There are still alliances to be built between DBS and broadcasters in the market. Neither DirecTV Inc. nor EchoStar Communications Corp.’s Dish Network currently carry the local Univision or Telefutura affiliates in the market, though they do carry Univision and Telefutura’s national programming, Wilkinson says. DirecTV carries the Telefutura station from Los Angeles, and Wilkinson is currently working with DirecTV to replace the Los Angeles affiliate with their San Diego Telefutura affiliate.
Currently, satellite penetration in San Diego stands at around 9%, below the national average, according to Cox’s Reynolds.

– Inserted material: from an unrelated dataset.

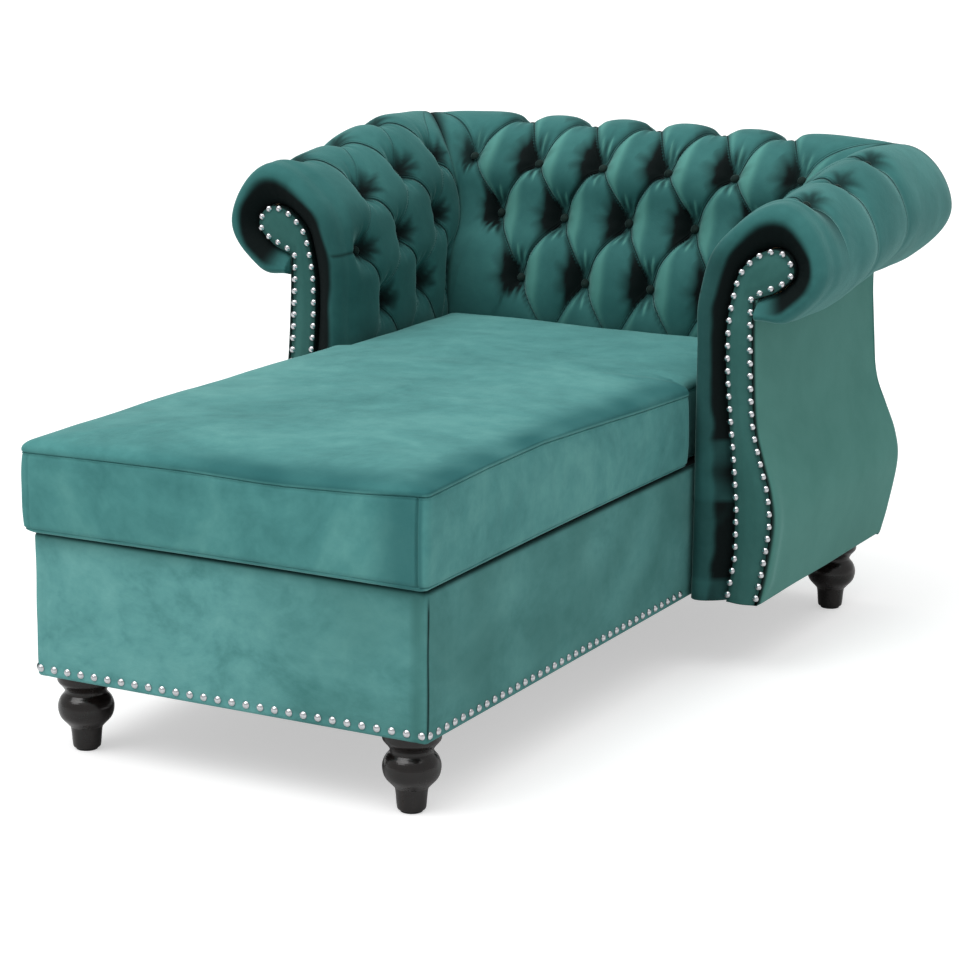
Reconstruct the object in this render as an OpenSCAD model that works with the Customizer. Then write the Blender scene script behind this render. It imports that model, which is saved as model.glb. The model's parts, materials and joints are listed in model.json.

DBS carriage may still be a work in progress, but Entravision is already well ahead in another area: advertising. Because it offers a wide variety of programming across its three stations, it is appealing to advertisers — particularly those targeting younger viewers. In San Diego, the average Hispanic is 26 years old, versus 39 years for non-Hispanics, says Alberto Mier y Teran, the vice president and general manager of KBNT and KDTF. He says about 65% of people ages 2 to 35 in San Diego are Hispanic, and that Hispanics make up about 40% of the kids in school.
Because of their appeal to this younger demo and its diverse programming, the Entravision stations have increased in their ad sales this year even though other stations have seen declines, Wilkinson says.